# WRITTEN EXERCISE:
Produce word for word the lines of the data below running from the one that has "const root = here.clone().addScaledVector(normal, sewingGap" to the one that has "if empty is", inclusive, and no others.

# SUPPLIED INFORMATION:
=====

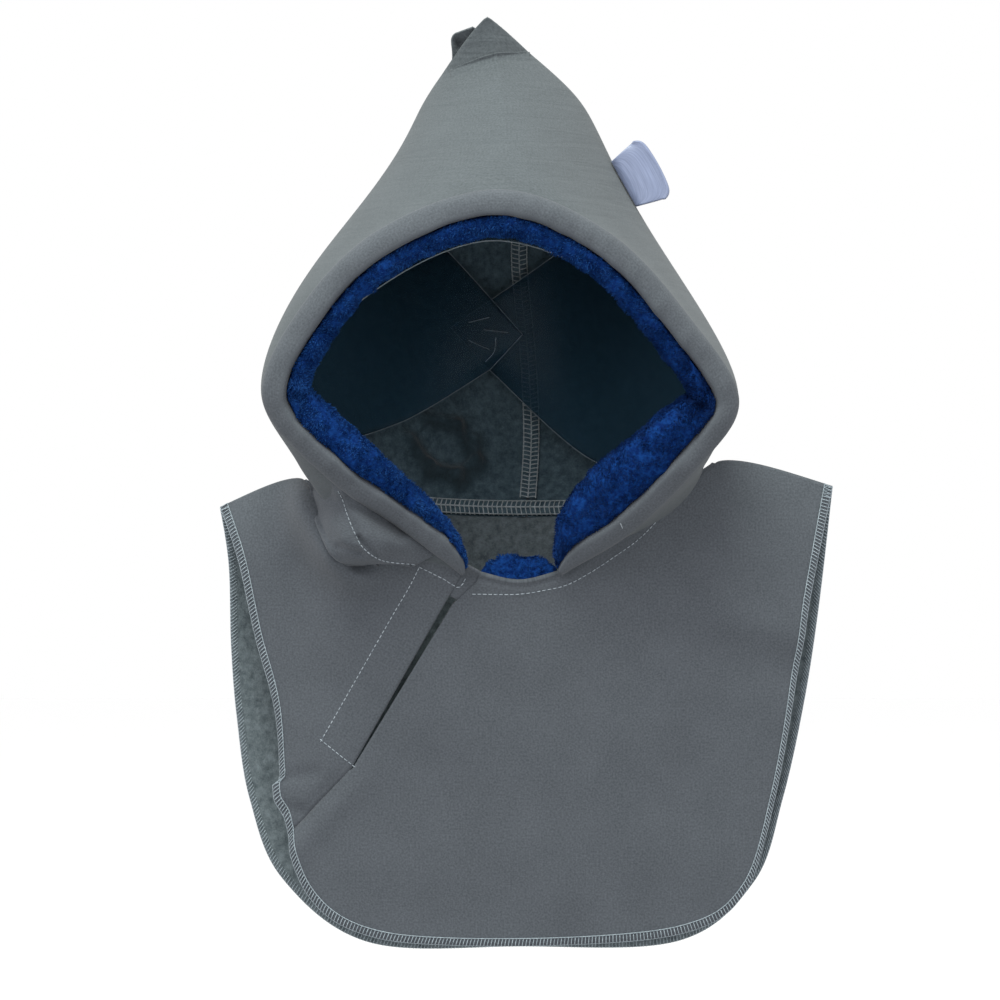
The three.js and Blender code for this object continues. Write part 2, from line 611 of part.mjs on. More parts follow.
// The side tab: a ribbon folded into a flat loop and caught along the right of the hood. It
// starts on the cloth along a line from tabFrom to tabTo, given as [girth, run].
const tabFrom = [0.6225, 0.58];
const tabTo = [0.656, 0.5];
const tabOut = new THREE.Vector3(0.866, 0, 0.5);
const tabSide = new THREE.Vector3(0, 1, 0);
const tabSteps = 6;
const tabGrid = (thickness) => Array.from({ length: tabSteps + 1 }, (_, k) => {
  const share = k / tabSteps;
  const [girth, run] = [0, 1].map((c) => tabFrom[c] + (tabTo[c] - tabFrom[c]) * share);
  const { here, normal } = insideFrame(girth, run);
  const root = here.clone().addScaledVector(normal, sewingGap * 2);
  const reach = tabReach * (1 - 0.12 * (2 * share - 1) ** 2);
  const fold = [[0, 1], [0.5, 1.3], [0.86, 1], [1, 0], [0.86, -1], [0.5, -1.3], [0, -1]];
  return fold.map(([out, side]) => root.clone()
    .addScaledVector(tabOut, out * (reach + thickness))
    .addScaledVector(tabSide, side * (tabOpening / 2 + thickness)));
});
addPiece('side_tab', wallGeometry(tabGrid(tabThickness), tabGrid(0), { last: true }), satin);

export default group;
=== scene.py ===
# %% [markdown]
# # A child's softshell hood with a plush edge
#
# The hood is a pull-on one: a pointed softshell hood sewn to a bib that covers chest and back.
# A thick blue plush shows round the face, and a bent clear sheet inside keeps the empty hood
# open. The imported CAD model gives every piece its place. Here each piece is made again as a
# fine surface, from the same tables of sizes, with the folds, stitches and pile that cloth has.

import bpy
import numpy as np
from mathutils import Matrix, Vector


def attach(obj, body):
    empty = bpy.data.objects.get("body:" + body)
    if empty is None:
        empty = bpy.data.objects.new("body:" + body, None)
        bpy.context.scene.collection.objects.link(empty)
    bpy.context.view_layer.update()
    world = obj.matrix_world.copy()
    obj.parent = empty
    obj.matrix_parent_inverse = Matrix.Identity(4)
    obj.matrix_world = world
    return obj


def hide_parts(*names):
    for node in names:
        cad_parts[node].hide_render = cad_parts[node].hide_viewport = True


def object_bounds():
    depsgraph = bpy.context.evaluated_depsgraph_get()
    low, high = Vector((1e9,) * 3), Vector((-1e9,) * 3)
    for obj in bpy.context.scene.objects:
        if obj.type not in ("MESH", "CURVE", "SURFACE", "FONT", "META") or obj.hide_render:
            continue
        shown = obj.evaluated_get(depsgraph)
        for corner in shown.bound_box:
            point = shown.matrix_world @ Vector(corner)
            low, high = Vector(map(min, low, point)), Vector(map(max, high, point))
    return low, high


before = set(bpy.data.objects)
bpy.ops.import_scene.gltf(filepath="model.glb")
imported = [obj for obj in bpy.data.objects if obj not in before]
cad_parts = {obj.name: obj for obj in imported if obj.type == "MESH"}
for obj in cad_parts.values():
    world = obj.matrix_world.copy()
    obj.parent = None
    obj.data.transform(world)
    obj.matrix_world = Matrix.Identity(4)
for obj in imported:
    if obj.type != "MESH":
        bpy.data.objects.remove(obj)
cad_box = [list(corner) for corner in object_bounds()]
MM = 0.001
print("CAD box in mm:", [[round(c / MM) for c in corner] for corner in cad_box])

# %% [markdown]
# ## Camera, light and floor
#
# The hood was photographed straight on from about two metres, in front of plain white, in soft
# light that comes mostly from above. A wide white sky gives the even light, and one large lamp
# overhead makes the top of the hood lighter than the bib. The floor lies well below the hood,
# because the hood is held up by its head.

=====

# EXERCISE ANSWER:
  const root = here.clone().addScaledVector(normal, sewingGap * 2);
  const reach = tabReach * (1 - 0.12 * (2 * share - 1) ** 2);
  const fold = [[0, 1], [0.5, 1.3], [0.86, 1], [1, 0], [0.86, -1], [0.5, -1.3], [0, -1]];
  return fold.map(([out, side]) => root.clone()
    .addScaledVector(tabOut, out * (reach + thickness))
    .addScaledVector(tabSide, side * (tabOpening / 2 + thickness)));
});
addPiece('side_tab', wallGeometry(tabGrid(tabThickness), tabGrid(0), { last: true }), satin);

export default group;
=== scene.py ===
# %% [markdown]
# # A child's softshell hood with a plush edge
#
# The hood is a pull-on one: a pointed softshell hood sewn to a bib that covers chest and back.
# A thick blue plush shows round the face, and a bent clear sheet inside keeps the empty hood
# open. The imported CAD model gives every piece its place. Here each piece is made again as a
# fine surface, from the same tables of sizes, with the folds, stitches and pile that cloth has.

import bpy
import numpy as np
from mathutils import Matrix, Vector


def attach(obj, body):
    empty = bpy.data.objects.get("body:" + body)
    if empty is None:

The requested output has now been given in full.